I’m the 24/7 caregiver for my 87 year old mother who has dementia. I pay for 10 hours of outside help. I have a sister who took her out for an hour on Thanksgiving and visited on her birthday. Mother’s Day will be her next visit and I’m dreading it already. She does nothing else to help me care for OUR mother. She even took a part time job to be unavailable 7 days a week and told me she can’t bring OUR mom to her home because she rents and mom might destroy something. OUR mother weighs 89 lbs and can only walk about 10 feet. I’ve been doing this for 7 months. I cried every day for the first 2. I haven’t been able to visit my grandchildren in Ohio or babysit my 2 other grandchildren nearby. I had just retired from my job as a nurse in a state prison when my stepdad had a stroke and passed away...I liked prison better. My mom pees in her shoes and blames my dog...I gave her a small trashcan for dirty tissues and she pooped in it. My dog and I just look at each other and shake our heads. I have gotten to the point where I am ok with this caregiver life but I can’t deal with how much I resent my sister. I don’t want her here. I don’t like her. I don’t want to be the bigger person. I’m doing what I feel is right for OUR mother and I can live with myself. I don’t have to make it easier for her to sleep at night.
How are things going? I hope things work out for you.
"First off, you have to be 1 step from homelessness in order to receive Medicaid". .... not so, I work in this field. Go to an eldercare attorney. It's worth the $$$
pandabear,
Again, just because one person thinks the parent should be taken care of the way that one person thinks.... does NOT make it so. That caregiver thinks the brother should take care of the parent and resents him..... I'm sure he has valid reasons for not doing so. EVERYONE needs to take a step back and not act like a sibling should do what YOU think should be done. Who are you or they to judge?

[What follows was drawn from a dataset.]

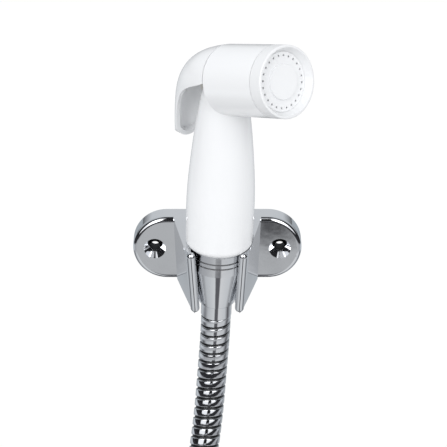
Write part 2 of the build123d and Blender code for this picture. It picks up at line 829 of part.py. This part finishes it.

If that is what YOU want to do, so be it. But there are all sorts of sides to "the rest of the story".
And I see people in nursing homes here in my state who have Medicaid and are getting terrific care in a nursing home.
I am unsure if you mean your mother receives 2000 + other income (ie. social security), which is what I think you might mean. Otherwise, the total amount of 2000 is the typical amount for Medicaid, again, perhaps not every state. But it all goes back to your decision on her living with you with your care or in a nursing home (if a higher level of care is needed than an assisted living facility). Remember there are huge differences between needs and wants.